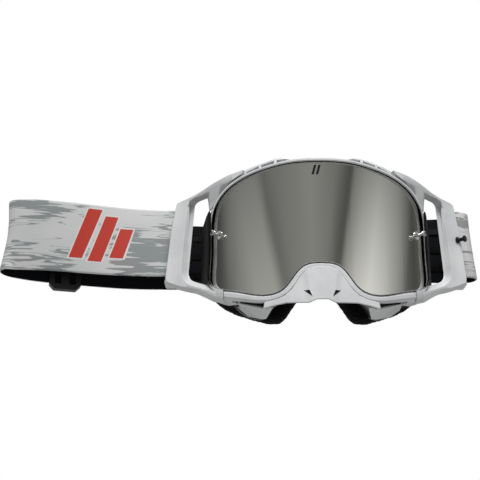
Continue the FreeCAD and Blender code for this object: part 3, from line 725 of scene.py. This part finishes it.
# Middle line of the strap: x, y, z, and how its width leans in x and in y.
STRAP_PATH = [(-106, 11.5, 5.0, 0.05, 0), (-97, 13.6, 4.9, 0.10, 0)]
STRAP_PATH += bar_wrap(-1, 4.9)
STRAP_PATH += [(-97, 9.4, 4.9, 0.10, 0),
               (-113, 7.5, 4.7, 0.04, -0.02), (-135, 3.5, 4.8, 0, -0.10),
               (-165, -1.5, 5.8, 0, -0.20), (-184.5, -3.6, 5.9, 0.05, -0.22),
               (-194, -0.7, 5.8, 0.11, -0.18), (-195, 6.0, 5.0, 0.11, -0.10),
               (-188.5, 11.36, 4.0, 0.05, -0.03), (-180, 13.66, 3.0, 0, 0),
               (-163, 18.26, 2.4, 0, 0), (-145, 23.13, 2.4, 0, 0),
               (-125, 28.54, 2.6, 0, 0), (-105, 33.95, 3.8, 0, 0), (-75, 41.5, 6.2, 0, 0),
               (-30, 47.5, 6.5, 0, 0), (30, 47.5, 8.5, 0, 0), (75, 41.5, 11.4, 0, 0),
               (93, 34.5, 9.5, -0.03, 0), (101.6, 23.5, 7.0, -0.06, 0),
               (100.5, 14, 5.6, -0.09, 0), (96.5, 10.2, 5.0, -0.11, 0)]
STRAP_PATH += list(reversed(bar_wrap(1, 4.8)))
STRAP_PATH += [(92.8, 16.6, 5.0, -0.10, 0), (95.4, 21.5, 5.4, -0.08, 0)]


def even_steps(line, step):
    """Points of a dense line at even distances, measured in x, y, z."""
    out, spare = [line[0]], 0.0
    for a, b in zip(line, line[1:]):
        gap = math.dist(a[:3], b[:3])
        while spare + gap >= step:
            share = (step - spare) / gap
            a = a.lerp(b, share)
            gap *= 1 - share
            spare = 0.0
            out.append(a)
        spare += gap
    return out


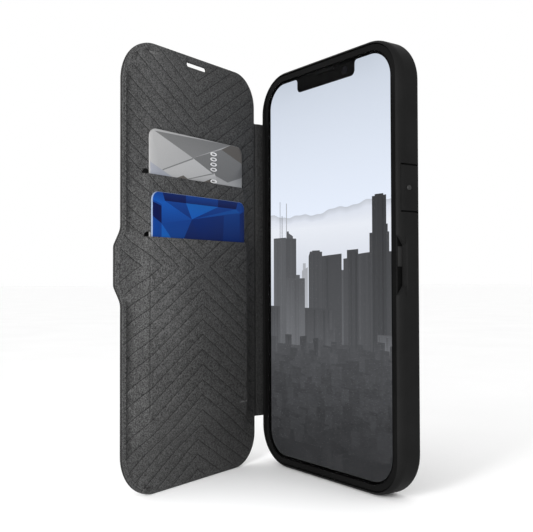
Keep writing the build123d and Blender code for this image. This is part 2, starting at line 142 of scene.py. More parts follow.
def rounded_outline(corners, step=1.0):
    """Counter-clockwise outline from (x, y, radius) corners, as (x, y, normal x, normal y) points."""
    path, arcs = [], []
    count = len(corners)
    for i in range(count):
        x, y, r = corners[i]
        here = Vector((x, y))
        before = (here - Vector(corners[i - 1][:2])).normalized()
        after = (Vector(corners[(i + 1) % count][:2]) - here).normalized()
        turn = math.atan2(before.cross(after), before.dot(after))
        length = r * math.tan(abs(turn) / 2)
        start = here - before * length
        side = 1 if turn > 0 else -1
        centre = start + Vector((-before.y, before.x)) * r * side
        arcs.append((start, here + after * length, centre, r, side, before, turn))
    for i in range(count):
        start, end, centre, r, side, before, turn = arcs[i]
        n = max(3, math.ceil(abs(turn) * r / step))
        for k in range(n + 1):
            a = turn * k / n
            spoke = start - centre
            c, s = math.cos(a), math.sin(a)
            point = centre + Vector((spoke.x * c - spoke.y * s, spoke.x * s + spoke.y * c))
            along = Vector((before.x * c - before.y * s, before.x * s + before.y * c))
            path.append((point.x, point.y, along.y, -along.x))
        nxt = arcs[(i + 1) % count][0]
        run = nxt - end
        m = int(run.length / 3.0)
        for k in range(1, m):
            point = end + run * (k / m)
            path.append((point.x, point.y, run.normalized().y, -run.normalized().x))
    return path


def box_outline(w, h, r, x=0.0, y=0.0, step=1.0):
    sides = ((-1, -1), (1, -1), (1, 1), (-1, 1))
    return rounded_outline([(x + a * w / 2, y + b * h / 2, r) for a, b in sides], step)


def cover_outline():
    top, end = COVER_TOP, COVER_END
    return rounded_outline([
        (COVER_START, -top, CREASE_R), (end, -top, FREE_R),
        (end, TAB_Z - TAB_ROOT_HALF, TAB_ROOT_R), (TAB_END, TAB_Z - TAB_HALF, TAB_R),
        (TAB_END, TAB_Z + TAB_HALF, TAB_R), (end, TAB_Z + TAB_ROOT_HALF, TAB_ROOT_R),
        (end, top, FREE_R), (COVER_START, top, CREASE_R),
    ])


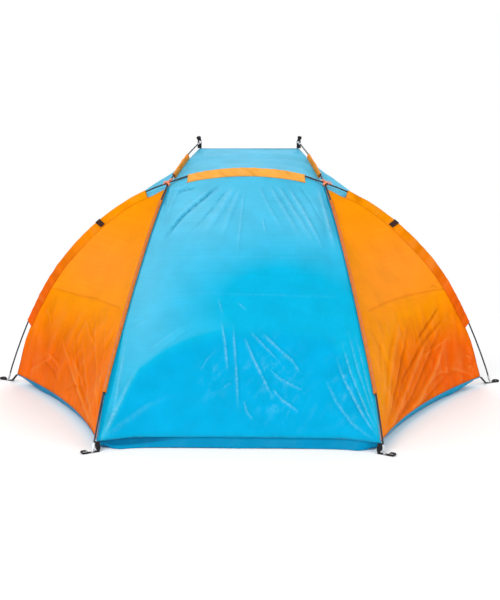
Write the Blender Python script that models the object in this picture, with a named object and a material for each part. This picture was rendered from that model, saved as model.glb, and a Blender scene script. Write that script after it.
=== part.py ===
"""Three-pole beach tent, standing pitched, with its open side towards -Y.

One long fibreglass pole arches from side foot to side foot. Two shorter poles
run from the rear feet, up the seams of the rear wall, under the arch and on to
the front corners of the awning. The cloth hangs from them in sewn sleeves.
Places are worked out as (sideways, ahead of the rear feet, up) in metres and
turned into world axes by placed(), where ahead becomes -Y.
"""

import math

import bmesh
import bpy
import numpy as np
from mathutils import Matrix, Vector

# Footprint and heights of the pitched tent
FOOT_SPAN = 2.2
REAR_SPAN = 1.074
SIDE_FOOT_AHEAD = 1.15
ARCH_HEIGHT = 0.977
ARCH_SETBACK = 0.16
TIP_SPAN = 0.455
TIP_AHEAD = 1.4
TIP_HEIGHT = 1.074

# Half of the arch from foot to top, as shares of half the span and of the height
arch_shares = (
    (1.0, 0.0),
    (0.968, 0.105),
    (0.895, 0.300),
    (0.804, 0.490),
    (0.745, 0.583),
    (0.672, 0.675),
    (0.585, 0.765),
    (0.470, 0.857),
    (0.395, 0.900),
    (0.312, 0.936),
    (0.225, 0.970),
    (0.110, 0.993),
    (0.0, 1.0),
)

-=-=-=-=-

Aim of the task -> Each line above is to be repeated exactly.

Result for this exercise ->
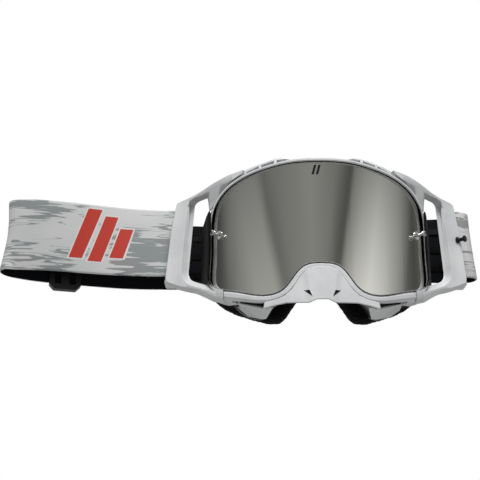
Continue the FreeCAD and Blender code for this object: part 3, from line 725 of scene.py. This part finishes it.
# Middle line of the strap: x, y, z, and how its width leans in x and in y.
STRAP_PATH = [(-106, 11.5, 5.0, 0.05, 0), (-97, 13.6, 4.9, 0.10, 0)]
STRAP_PATH += bar_wrap(-1, 4.9)
STRAP_PATH += [(-97, 9.4, 4.9, 0.10, 0),
               (-113, 7.5, 4.7, 0.04, -0.02), (-135, 3.5, 4.8, 0, -0.10),
               (-165, -1.5, 5.8, 0, -0.20), (-184.5, -3.6, 5.9, 0.05, -0.22),
               (-194, -0.7, 5.8, 0.11, -0.18), (-195, 6.0, 5.0, 0.11, -0.10),
               (-188.5, 11.36, 4.0, 0.05, -0.03), (-180, 13.66, 3.0, 0, 0),
               (-163, 18.26, 2.4, 0, 0), (-145, 23.13, 2.4, 0, 0),
               (-125, 28.54, 2.6, 0, 0), (-105, 33.95, 3.8, 0, 0), (-75, 41.5, 6.2, 0, 0),
               (-30, 47.5, 6.5, 0, 0), (30, 47.5, 8.5, 0, 0), (75, 41.5, 11.4, 0, 0),
               (93, 34.5, 9.5, -0.03, 0), (101.6, 23.5, 7.0, -0.06, 0),
               (100.5, 14, 5.6, -0.09, 0), (96.5, 10.2, 5.0, -0.11, 0)]
STRAP_PATH += list(reversed(bar_wrap(1, 4.8)))
STRAP_PATH += [(92.8, 16.6, 5.0, -0.10, 0), (95.4, 21.5, 5.4, -0.08, 0)]


def even_steps(line, step):
    """Points of a dense line at even distances, measured in x, y, z."""
    out, spare = [line[0]], 0.0
    for a, b in zip(line, line[1:]):
        gap = math.dist(a[:3], b[:3])
        while spare + gap >= step:
            share = (step - spare) / gap
            a = a.lerp(b, share)
            gap *= 1 - share
            spare = 0.0
            out.append(a)
        spare += gap
    return out


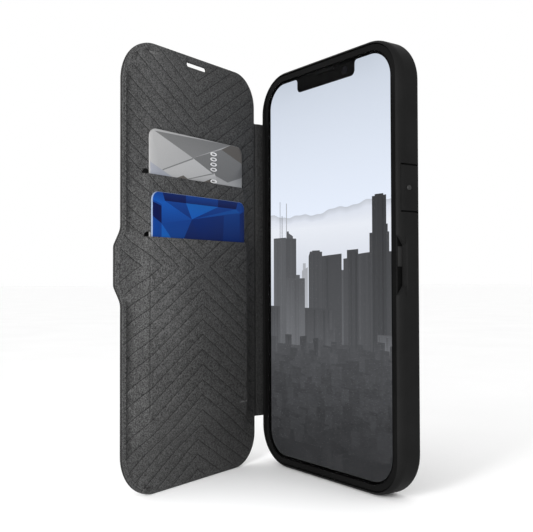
Keep writing the build123d and Blender code for this image. This is part 2, starting at line 142 of scene.py. More parts follow.
def rounded_outline(corners, step=1.0):
    """Counter-clockwise outline from (x, y, radius) corners, as (x, y, normal x, normal y) points."""
    path, arcs = [], []
    count = len(corners)
    for i in range(count):
        x, y, r = corners[i]
        here = Vector((x, y))
        before = (here - Vector(corners[i - 1][:2])).normalized()
        after = (Vector(corners[(i + 1) % count][:2]) - here).normalized()
        turn = math.atan2(before.cross(after), before.dot(after))
        length = r * math.tan(abs(turn) / 2)
        start = here - before * length
        side = 1 if turn > 0 else -1
        centre = start + Vector((-before.y, before.x)) * r * side
        arcs.append((start, here + after * length, centre, r, side, before, turn))
    for i in range(count):
        start, end, centre, r, side, before, turn = arcs[i]
        n = max(3, math.ceil(abs(turn) * r / step))
        for k in range(n + 1):
            a = turn * k / n
            spoke = start - centre
            c, s = math.cos(a), math.sin(a)
            point = centre + Vector((spoke.x * c - spoke.y * s, spoke.x * s + spoke.y * c))
            along = Vector((before.x * c - before.y * s, before.x * s + before.y * c))
            path.append((point.x, point.y, along.y, -along.x))
        nxt = arcs[(i + 1) % count][0]
        run = nxt - end
        m = int(run.length / 3.0)
        for k in range(1, m):
            point = end + run * (k / m)
            path.append((point.x, point.y, run.normalized().y, -run.normalized().x))
    return path


def box_outline(w, h, r, x=0.0, y=0.0, step=1.0):
    sides = ((-1, -1), (1, -1), (1, 1), (-1, 1))
    return rounded_outline([(x + a * w / 2, y + b * h / 2, r) for a, b in sides], step)


def cover_outline():
    top, end = COVER_TOP, COVER_END
    return rounded_outline([
        (COVER_START, -top, CREASE_R), (end, -top, FREE_R),
        (end, TAB_Z - TAB_ROOT_HALF, TAB_ROOT_R), (TAB_END, TAB_Z - TAB_HALF, TAB_R),
        (TAB_END, TAB_Z + TAB_HALF, TAB_R), (end, TAB_Z + TAB_ROOT_HALF, TAB_ROOT_R),
        (end, top, FREE_R), (COVER_START, top, CREASE_R),
    ])


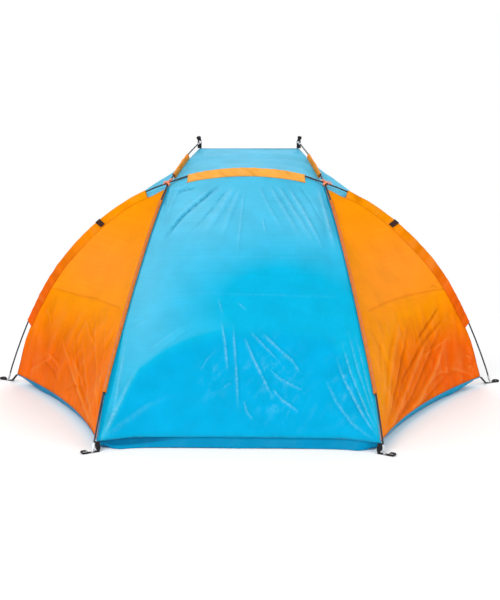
Write the Blender Python script that models the object in this picture, with a named object and a material for each part. This picture was rendered from that model, saved as model.glb, and a Blender scene script. Write that script after it.
=== part.py ===
"""Three-pole beach tent, standing pitched, with its open side towards -Y.

One long fibreglass pole arches from side foot to side foot. Two shorter poles
run from the rear feet, up the seams of the rear wall, under the arch and on to
the front corners of the awning. The cloth hangs from them in sewn sleeves.
Places are worked out as (sideways, ahead of the rear feet, up) in metres and
turned into world axes by placed(), where ahead becomes -Y.
"""

import math

import bmesh
import bpy
import numpy as np
from mathutils import Matrix, Vector

# Footprint and heights of the pitched tent
FOOT_SPAN = 2.2
REAR_SPAN = 1.074
SIDE_FOOT_AHEAD = 1.15
ARCH_HEIGHT = 0.977
ARCH_SETBACK = 0.16
TIP_SPAN = 0.455
TIP_AHEAD = 1.4
TIP_HEIGHT = 1.074

# Half of the arch from foot to top, as shares of half the span and of the height
arch_shares = (
    (1.0, 0.0),
    (0.968, 0.105),
    (0.895, 0.300),
    (0.804, 0.490),
    (0.745, 0.583),
    (0.672, 0.675),
    (0.585, 0.765),
    (0.470, 0.857),
    (0.395, 0.900),
    (0.312, 0.936),
    (0.225, 0.970),
    (0.110, 0.993),
    (0.0, 1.0),
)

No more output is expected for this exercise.